Following the Hooper City Council decision, the only Weber County locales that don’t assess the energy tax are Huntsville, Marriott-Slaterville and West Haven, according to data provided by the Utah State Tax Commission. Statewide, 171 of 282 cities, towns and other entities assess the tax, all but 25 of them at the full 6% rate.
Aside from the fact that most entities assess the tax, Fowers takes comfort knowing that power company users have a measure of control, via conservation, over how much they have to pay in taxes. The tax is “based on consumption. That was a real positive thing,” Fowers said.
Significantly, implementing the energy tax is a way to head of property tax increases, Fowers said.
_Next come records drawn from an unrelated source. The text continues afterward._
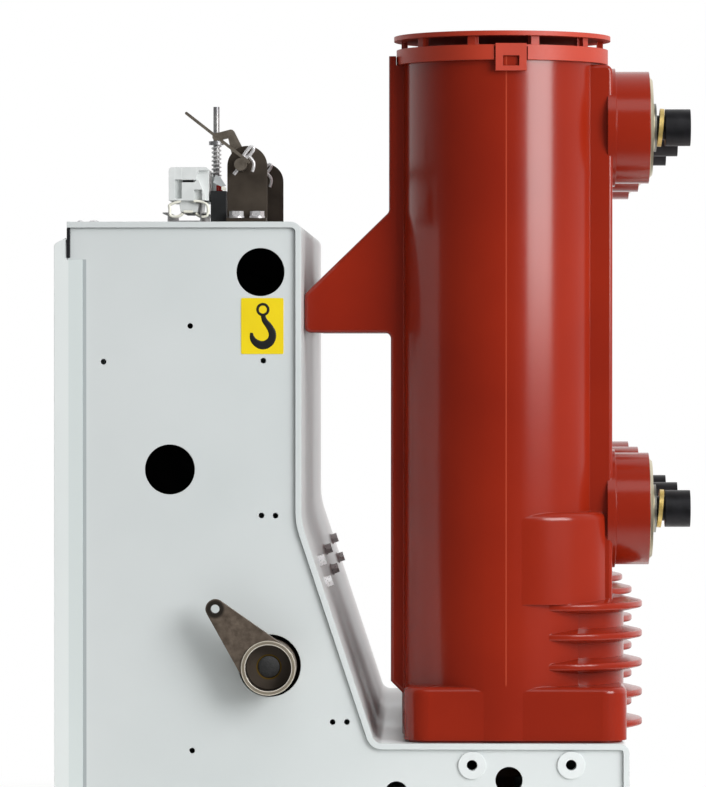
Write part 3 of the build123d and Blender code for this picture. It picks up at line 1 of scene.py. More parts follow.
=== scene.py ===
import math
import bmesh
import bpy
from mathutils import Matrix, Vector


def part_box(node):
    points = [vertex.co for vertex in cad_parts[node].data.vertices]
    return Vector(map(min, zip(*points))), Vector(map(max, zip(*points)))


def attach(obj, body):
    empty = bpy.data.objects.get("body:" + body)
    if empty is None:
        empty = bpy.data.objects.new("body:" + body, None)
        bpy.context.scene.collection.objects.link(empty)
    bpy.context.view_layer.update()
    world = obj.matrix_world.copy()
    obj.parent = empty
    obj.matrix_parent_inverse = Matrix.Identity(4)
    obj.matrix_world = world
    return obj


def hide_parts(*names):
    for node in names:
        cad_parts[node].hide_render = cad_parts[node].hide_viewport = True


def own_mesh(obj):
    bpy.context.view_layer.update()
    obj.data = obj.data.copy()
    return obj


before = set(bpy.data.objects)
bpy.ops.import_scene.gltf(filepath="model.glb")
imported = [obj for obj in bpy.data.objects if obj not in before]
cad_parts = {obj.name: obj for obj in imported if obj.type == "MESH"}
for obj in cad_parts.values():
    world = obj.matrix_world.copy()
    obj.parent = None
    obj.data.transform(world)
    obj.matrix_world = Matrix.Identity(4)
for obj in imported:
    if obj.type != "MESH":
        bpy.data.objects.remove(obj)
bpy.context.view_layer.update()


# Camera: a long lens on the near side, level with the upper part of the housing. The three poles and their
# terminals stand one behind the other, with little perspective.
picture_tall = 787
long_side_mm = 36.0
focal_px = 4615.0
eye = Vector((0.078, -3.973, 0.442))
depth_point_px = (445.0, 340.0)
picture_centre_px = (353.0, 393.5)
aim = Vector((
    (picture_centre_px[0] - depth_point_px[0]) / focal_px,
    1.0,
    (depth_point_px[1] - picture_centre_px[1]) / focal_px,
))
camera = bpy.data.objects.new("camera", bpy.data.cameras.new("camera"))
camera.data.lens = focal_px / picture_tall * long_side_mm
camera.data.sensor_width = long_side_mm
camera.data.clip_start = 0.1
camera.data.clip_end = 50.0
camera.rotation_mode = "QUATERNION"
camera.location = eye
camera.rotation_quaternion = aim.to_track_quat("-Z", "Y")
bpy.context.scene.collection.objects.link(camera)
bpy.context.scene.camera = camera
bpy.context.scene.view_settings.view_transform = "Standard"


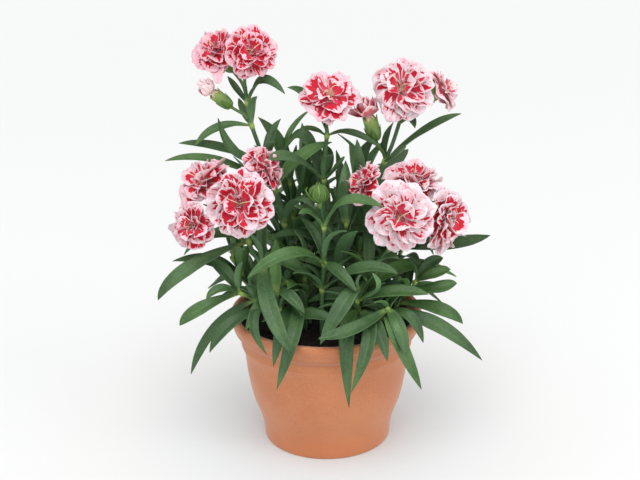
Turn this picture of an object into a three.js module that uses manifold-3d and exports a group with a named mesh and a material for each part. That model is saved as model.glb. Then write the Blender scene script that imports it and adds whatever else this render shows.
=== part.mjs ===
// A pot carnation (Dianthus caryophyllus) in a terracotta pot.
// Millimetres, +Z up, the pot's flat base centred on the origin, the front towards -Y.
import * as THREE from "three";
import { mergeVertices } from "three/addons/utils/BufferGeometryUtils.js";
import Module from "manifold-3d";

const wasm = await Module();
wasm.setup();

// ---------------------------------------------------------------- driving dimensions
// Pot: fired clay, a lipped rim over a second step, a slightly waisted foot.
const POT_HEIGHT = 92.1;
const POT_SIDES = 28;
const POT_FLOOR = 5;
const POT_OUTSIDE = [
  [42.8, 0],
  [43.6, 1.4],
  [44.2, 9],
  [46.3, 17.7],
  [50.0, 28],
  [52.9, 39],
  [55.3, 55],
  [56.4, 64],
  [58.3, 68.5],
  [58.4, 74.5],
  [59.4, 77.5],
  [62.8, 80],
  [64.2, 84.5],
  [65.0, 89.5],
  [63.6, POT_HEIGHT],
];
const POT_INSIDE = [
  [61.0, POT_HEIGHT],
  [59.8, 90],
  [55.2, 74],
  [42.0, 18],
  [39.0, 7],
  [36.0, POT_FLOOR],
];
const DRAIN_RADIUS = 5;
const DRAIN_CIRCLE = 22;
const DRAIN_COUNT = 3;
const DRAIN_SIDES = 8;
const DRAIN_TURN = 0.5;
const DRILL_MARGIN = 2;

// Compost: fills the pot to just below the rim, with a lumpy top.
const SOIL_SIDES = 18;
const SOIL_TOP = 84.6;
const SOIL_LUMP = 0.55;
const SOIL_WAVES = { long: [0.31, 0.17], cross: [-0.11, 0.37], short: 0.23 };
const SOIL_OUTSIDE = [
  [35.1, POT_FLOOR + 0.4],
  [37.7, 7.5],
  [49.8, 60.6],
];
const SOIL_RINGS = [57.1, 32];
const HOLE_FLOOR = 74;
const HOLE_TOP = 90;

// Green parts: the running gap between pieces, then stems, stalks and leaf outlines.
// An outline row is [share of the leaf's length, share of its full width].
const GAP = 0.35;
const WELD = 0.002;
const WELD_PASSES = 2;
const STEM_SIDES = 4;
const STEM_STEP = 24;
const CURVE_STEPS = 60;
const STALK_RADIUS = 1.15;
const STALK_STEP = 17;
const STALK_PULL = 0.4;
const STALK_BURIED = 1.5;
const STALK_RISE = 4;
const STEM_BURIED = 75;
const STEM_EXIT = 88;
const HERO_BLADE = [
  [0, 0.1],
  [0.2, 0.88],
  [0.48, 1],
  [0.76, 0.72],
];
const RULE_BLADE = [
  [0, 0.1],
  [0.3, 0.95],
  [0.68, 0.85],
];
const BLADE_KEEL = 1.5;
const KEEL_BELOW = 2 / 3;
const KEEL_AT_ROOT = 0.5;
const KEEL_GROWTH = 5;
const ROOT_OFFSET = 0.45;
const HERO_ROLL = 0.7;
const HERO_ROLL_SPREAD = 0.15;
const SPREAD = { azimuth: 16, length: 0.14, climb: 9, arch: 0.05, width: 0.14, roll: 0.35 };
const ARCH = 0.17;
const ARCH_BACK = 0.8;
const CHORD = 0.93;
const TOP_LEAF_WIDTH = 0.82;
const SAME_JOINT = 3;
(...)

As is, Hooper only assesses property taxes to cover parks and cemetery operations. “This is a way to avoid a property tax for the next few years,” said Fowers, especially in light of the limited commercial development in the city, which keeps sales tax revenue to a minimum.
Whatever the case, some bristle at the turn of events.
Sheri Bingham, a Hooper mayoral candidate in elections this year, questions the need for the money. Officials haven’t specified exactly how the new revenue is to be spent, aside from helping cover the cost of raises for city workers.
“All of us have to live within our budget, and I believe that Hooper City should have to manage the taxpayers’ money. They need to be fiscally responsible. We have not heard a definite use of the money,” she said. With Fowers vying this cycle for a seat on the Hooper City Council, Bingham is facing off against Greg Simpson for the mayor’s post.
Countering Fowers’ contention that energy users can minimize their energy use to head off big tax increases, England notes that some actually don’t have a lot of wiggle room.
“So are the elderly citizens supposed to freeze to death in the winter or get heat stroke in the summer?” she said. In her case, she’s expecting a $24 jump per month in her utility bills owing to the tax, but add that to property increases approved by other entities for 2023-2024, including the Weber School District, and it starts adding up.
Ryan Hill, the sole Hooper City Council member who voted no for the new tax, thinks that a property tax increase might have been a better way to go, however distasteful the notion, because it would apply to all property owners. He brought the idea up as the energy tax was debated, but got no support.
He also proposed a smaller energy tax, say 3% instead of 6%, but also got no takers. “Nobody wanted to listen to that idea. They went for 6%. They went for the maximum,” said Hill, one of four candidates along with Fowers, Cindy Cox and Kamie Hubbard for two at-large City Council seats.
Beyond particulars of the tax and its financial impact, England and Bingham don’t think city leaders did enough to get word out about the proposal before they acted, didn’t allow enough public debate on the issue. “They could have sent out a flier with information and a comment period, but they didn’t,” England said.
With the tax now in place, though, Hill wants to see how things go, see how it impacts the city budget, at least for the next three to six months.
Simpson, vying for the Hooper mayoral seat along with Bingham, offers mixed sentiments. He’s no fan of taxes, he said, but money is needed to keep cities and other governmental entities running. Moreover, Hooper is in a tough spot having limited commercial entities that can serve to generate sales tax revenue for the locale.
Taxes may be distasteful, Simpson said, “but we live in a nation that has to run.”